──────── ENTRIES PROVIDED ────────
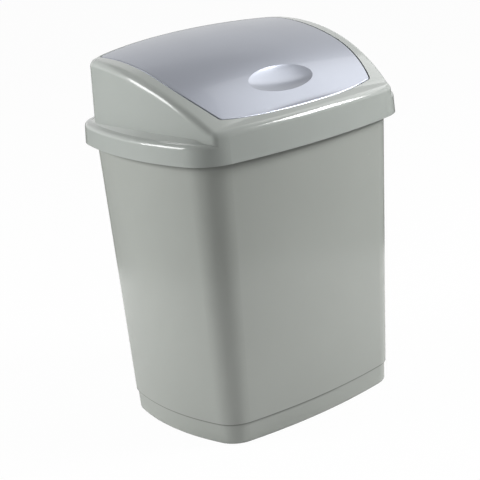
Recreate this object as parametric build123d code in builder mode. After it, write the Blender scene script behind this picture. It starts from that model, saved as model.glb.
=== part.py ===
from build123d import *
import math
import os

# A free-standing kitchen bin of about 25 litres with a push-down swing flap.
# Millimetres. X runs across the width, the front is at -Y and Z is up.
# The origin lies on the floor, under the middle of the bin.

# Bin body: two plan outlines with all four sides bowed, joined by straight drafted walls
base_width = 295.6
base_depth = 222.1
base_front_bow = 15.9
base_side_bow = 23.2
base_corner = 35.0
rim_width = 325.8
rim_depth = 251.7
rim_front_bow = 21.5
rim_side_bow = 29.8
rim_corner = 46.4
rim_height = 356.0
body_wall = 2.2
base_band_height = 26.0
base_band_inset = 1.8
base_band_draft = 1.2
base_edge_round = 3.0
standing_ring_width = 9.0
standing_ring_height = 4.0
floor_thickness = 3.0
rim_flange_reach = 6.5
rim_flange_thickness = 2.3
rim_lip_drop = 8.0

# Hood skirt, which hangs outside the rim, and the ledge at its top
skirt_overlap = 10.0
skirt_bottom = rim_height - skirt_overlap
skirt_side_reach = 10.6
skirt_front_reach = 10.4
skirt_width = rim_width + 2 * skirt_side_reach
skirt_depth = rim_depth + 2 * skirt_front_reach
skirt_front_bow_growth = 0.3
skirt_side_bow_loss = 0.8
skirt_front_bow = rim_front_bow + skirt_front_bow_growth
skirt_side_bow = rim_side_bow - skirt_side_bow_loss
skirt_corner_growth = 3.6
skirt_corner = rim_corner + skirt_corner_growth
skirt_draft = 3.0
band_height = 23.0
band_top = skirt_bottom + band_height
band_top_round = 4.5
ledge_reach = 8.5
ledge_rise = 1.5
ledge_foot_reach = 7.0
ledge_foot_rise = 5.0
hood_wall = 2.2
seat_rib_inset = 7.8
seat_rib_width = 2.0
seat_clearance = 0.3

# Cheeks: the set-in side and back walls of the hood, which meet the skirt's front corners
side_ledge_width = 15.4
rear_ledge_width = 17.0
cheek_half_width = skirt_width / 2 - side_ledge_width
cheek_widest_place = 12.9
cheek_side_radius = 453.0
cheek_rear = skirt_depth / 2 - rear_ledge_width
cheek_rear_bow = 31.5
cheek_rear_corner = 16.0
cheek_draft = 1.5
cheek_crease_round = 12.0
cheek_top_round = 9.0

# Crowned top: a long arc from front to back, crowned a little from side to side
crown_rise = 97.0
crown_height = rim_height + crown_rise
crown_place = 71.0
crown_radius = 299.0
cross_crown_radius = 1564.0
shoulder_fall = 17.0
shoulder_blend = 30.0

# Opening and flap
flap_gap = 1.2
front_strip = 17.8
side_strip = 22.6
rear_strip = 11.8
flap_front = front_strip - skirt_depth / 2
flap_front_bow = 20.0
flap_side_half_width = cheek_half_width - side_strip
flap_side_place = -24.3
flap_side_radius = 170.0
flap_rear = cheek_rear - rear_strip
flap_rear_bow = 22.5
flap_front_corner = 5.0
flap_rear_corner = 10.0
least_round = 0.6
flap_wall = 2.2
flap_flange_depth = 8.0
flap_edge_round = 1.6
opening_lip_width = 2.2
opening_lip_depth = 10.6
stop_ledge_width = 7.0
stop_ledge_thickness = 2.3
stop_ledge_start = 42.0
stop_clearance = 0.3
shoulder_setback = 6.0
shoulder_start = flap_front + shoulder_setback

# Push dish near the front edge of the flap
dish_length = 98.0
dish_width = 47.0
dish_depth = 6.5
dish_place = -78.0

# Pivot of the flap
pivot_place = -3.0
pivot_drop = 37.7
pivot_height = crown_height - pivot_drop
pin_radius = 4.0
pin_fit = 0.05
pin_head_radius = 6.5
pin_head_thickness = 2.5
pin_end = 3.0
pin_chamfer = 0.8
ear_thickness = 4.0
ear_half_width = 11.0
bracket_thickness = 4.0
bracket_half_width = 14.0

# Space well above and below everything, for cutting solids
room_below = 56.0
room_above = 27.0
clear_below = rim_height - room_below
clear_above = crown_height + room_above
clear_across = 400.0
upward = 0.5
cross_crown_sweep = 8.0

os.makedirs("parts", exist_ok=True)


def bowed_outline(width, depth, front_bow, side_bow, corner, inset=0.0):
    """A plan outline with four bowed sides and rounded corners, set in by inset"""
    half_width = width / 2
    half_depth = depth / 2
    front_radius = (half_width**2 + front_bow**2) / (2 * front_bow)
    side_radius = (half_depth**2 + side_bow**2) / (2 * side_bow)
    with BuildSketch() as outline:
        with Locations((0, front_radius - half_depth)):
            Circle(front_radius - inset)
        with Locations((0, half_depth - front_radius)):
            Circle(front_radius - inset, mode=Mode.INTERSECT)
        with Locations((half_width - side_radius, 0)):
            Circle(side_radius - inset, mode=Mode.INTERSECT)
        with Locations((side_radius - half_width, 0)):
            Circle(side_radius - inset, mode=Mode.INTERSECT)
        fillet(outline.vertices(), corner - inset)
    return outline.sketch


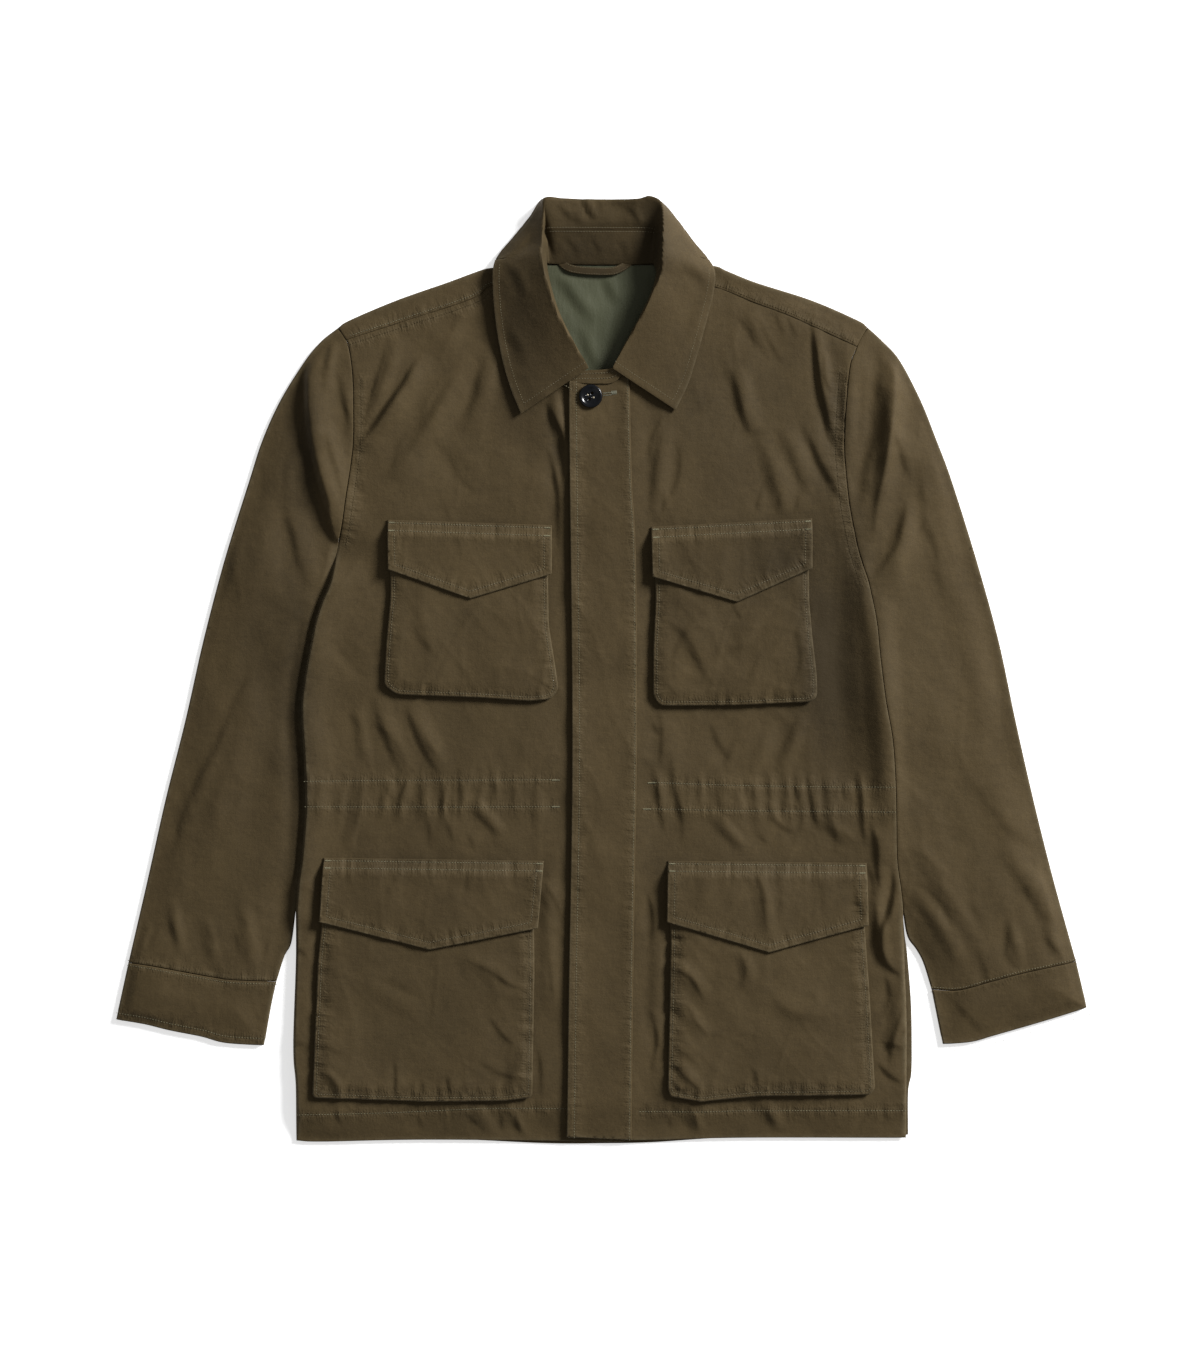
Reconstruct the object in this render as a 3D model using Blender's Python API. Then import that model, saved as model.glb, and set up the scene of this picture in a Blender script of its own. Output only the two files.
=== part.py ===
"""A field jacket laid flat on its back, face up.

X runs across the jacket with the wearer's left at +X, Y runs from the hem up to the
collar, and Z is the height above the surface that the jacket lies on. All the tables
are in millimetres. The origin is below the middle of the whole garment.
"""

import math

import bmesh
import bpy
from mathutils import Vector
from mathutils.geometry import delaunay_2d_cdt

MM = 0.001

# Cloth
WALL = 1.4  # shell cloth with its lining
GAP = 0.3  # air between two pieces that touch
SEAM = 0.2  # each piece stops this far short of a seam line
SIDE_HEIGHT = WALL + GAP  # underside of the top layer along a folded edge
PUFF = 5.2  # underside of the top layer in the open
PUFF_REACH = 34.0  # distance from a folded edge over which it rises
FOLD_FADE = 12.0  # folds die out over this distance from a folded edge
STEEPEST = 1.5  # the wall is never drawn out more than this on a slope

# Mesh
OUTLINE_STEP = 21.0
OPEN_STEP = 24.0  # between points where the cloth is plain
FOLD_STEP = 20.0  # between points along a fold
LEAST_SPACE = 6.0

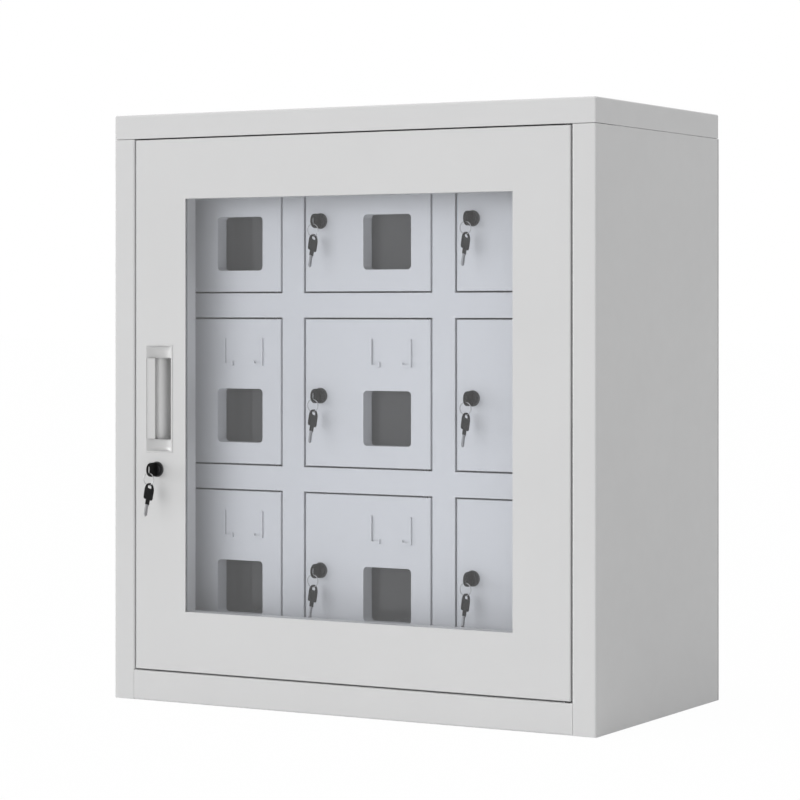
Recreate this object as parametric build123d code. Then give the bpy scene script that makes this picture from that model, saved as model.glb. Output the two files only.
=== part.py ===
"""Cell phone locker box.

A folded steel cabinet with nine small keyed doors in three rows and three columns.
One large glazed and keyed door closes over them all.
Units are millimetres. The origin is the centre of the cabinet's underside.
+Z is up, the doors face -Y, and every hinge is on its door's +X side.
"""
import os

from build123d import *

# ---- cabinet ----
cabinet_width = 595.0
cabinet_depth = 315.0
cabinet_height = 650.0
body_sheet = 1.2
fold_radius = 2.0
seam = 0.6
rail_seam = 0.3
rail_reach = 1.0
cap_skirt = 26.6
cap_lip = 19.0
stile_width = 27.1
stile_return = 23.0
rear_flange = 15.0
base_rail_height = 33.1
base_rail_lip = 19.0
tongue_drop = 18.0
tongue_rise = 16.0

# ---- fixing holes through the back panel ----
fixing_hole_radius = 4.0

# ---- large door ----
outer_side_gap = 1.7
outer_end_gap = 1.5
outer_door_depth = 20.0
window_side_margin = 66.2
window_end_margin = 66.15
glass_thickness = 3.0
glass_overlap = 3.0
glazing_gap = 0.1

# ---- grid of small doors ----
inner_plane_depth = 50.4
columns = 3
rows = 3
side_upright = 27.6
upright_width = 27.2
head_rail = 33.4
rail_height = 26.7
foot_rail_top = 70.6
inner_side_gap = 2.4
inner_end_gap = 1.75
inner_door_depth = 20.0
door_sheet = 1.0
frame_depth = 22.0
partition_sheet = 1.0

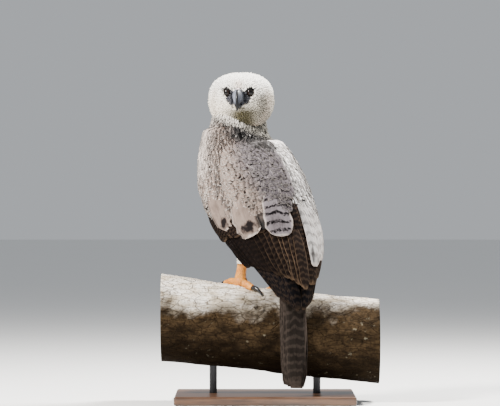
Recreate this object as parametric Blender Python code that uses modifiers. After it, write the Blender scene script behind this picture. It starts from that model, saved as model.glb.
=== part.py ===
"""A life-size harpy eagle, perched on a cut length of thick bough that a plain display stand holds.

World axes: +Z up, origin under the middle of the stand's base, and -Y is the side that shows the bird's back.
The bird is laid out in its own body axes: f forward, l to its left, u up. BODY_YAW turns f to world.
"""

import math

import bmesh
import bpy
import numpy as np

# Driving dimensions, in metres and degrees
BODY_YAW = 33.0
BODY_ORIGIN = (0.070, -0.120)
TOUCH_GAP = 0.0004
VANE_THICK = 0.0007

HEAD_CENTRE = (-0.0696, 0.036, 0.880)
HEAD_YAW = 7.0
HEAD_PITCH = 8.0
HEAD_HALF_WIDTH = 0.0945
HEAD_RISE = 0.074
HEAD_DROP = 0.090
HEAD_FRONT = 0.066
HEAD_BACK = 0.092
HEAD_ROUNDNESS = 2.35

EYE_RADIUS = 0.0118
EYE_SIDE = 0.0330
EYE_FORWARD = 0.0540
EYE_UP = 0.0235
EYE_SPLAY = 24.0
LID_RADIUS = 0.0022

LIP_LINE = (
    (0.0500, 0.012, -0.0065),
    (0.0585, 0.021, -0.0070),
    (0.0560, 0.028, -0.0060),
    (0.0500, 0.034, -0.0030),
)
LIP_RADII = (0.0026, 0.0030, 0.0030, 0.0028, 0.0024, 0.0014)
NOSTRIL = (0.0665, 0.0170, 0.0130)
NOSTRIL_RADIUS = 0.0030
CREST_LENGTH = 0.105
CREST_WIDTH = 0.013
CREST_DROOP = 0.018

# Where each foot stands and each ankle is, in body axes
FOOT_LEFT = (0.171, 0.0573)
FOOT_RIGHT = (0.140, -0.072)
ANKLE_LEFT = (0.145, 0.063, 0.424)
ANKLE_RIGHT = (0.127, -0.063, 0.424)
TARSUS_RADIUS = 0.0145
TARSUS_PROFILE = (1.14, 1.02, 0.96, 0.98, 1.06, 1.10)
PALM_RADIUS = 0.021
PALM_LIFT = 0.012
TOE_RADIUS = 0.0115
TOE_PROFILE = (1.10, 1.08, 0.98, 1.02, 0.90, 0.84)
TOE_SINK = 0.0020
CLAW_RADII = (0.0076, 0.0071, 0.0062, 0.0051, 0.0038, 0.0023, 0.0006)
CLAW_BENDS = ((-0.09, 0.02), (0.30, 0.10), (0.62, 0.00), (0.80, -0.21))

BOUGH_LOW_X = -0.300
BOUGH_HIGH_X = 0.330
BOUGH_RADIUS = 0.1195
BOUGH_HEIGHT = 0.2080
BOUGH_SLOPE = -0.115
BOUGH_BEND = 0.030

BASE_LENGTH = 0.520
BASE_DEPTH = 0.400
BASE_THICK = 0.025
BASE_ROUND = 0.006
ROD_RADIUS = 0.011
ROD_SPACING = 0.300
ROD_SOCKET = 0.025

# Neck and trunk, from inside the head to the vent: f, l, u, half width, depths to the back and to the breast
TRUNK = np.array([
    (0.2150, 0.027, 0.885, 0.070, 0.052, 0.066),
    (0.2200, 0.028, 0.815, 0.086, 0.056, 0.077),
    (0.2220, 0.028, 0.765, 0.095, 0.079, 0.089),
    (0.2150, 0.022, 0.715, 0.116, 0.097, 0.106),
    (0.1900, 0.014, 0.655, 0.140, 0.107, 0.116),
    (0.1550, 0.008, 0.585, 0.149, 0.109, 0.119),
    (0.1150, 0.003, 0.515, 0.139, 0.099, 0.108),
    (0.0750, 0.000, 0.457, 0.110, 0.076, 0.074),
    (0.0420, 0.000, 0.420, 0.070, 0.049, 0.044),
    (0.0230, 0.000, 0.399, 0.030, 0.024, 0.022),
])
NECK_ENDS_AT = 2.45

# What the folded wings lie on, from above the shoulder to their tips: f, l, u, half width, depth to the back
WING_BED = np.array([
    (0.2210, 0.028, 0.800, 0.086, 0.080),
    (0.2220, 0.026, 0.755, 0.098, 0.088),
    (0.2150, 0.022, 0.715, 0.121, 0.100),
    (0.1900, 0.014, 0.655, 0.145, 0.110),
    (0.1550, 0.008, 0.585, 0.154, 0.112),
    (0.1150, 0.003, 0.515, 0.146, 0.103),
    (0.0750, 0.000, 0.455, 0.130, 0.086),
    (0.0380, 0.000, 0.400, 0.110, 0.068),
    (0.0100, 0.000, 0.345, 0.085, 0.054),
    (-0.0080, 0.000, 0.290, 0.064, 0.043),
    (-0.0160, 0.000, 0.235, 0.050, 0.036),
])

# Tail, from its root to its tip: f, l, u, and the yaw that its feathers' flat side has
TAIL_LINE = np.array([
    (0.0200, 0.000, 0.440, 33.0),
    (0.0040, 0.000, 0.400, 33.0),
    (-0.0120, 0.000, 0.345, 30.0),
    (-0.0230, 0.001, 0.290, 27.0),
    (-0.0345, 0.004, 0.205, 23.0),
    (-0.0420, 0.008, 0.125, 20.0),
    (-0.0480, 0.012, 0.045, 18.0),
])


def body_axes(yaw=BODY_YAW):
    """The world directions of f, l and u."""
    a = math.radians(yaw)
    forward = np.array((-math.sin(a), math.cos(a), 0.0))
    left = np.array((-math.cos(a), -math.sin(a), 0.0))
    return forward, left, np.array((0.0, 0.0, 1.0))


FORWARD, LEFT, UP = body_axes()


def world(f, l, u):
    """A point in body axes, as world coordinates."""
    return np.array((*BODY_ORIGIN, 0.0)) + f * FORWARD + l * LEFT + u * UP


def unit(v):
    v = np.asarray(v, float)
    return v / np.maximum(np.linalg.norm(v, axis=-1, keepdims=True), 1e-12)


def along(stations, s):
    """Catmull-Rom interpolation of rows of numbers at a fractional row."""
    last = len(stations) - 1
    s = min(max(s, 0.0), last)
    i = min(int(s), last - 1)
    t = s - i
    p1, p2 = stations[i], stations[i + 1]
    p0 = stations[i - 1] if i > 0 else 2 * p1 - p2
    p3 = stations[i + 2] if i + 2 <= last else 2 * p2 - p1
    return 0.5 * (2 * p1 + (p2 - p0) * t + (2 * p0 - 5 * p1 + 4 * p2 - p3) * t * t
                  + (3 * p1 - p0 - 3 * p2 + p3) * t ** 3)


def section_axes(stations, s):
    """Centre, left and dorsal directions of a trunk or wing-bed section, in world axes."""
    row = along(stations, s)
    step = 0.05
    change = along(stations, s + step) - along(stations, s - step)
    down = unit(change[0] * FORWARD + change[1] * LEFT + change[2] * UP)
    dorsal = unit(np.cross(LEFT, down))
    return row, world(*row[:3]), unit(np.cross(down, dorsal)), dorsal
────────
The lines from the first of the entries through the line holding "# The origin" are to be restated word for word, and no others.

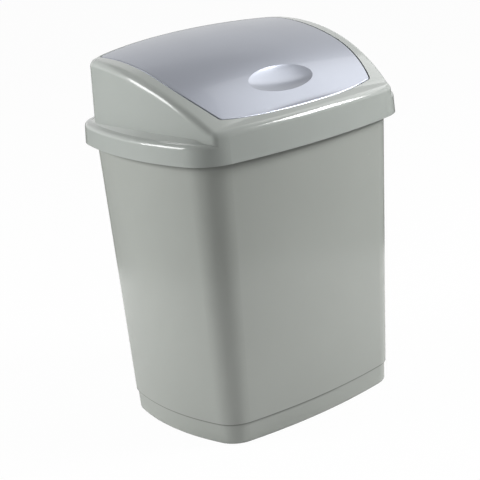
Recreate this object as parametric build123d code in builder mode. After it, write the Blender scene script behind this picture. It starts from that model, saved as model.glb.
=== part.py ===
from build123d import *
import math
import os

# A free-standing kitchen bin of about 25 litres with a push-down swing flap.
# Millimetres. X runs across the width, the front is at -Y and Z is up.
# The origin lies on the floor, under the middle of the bin.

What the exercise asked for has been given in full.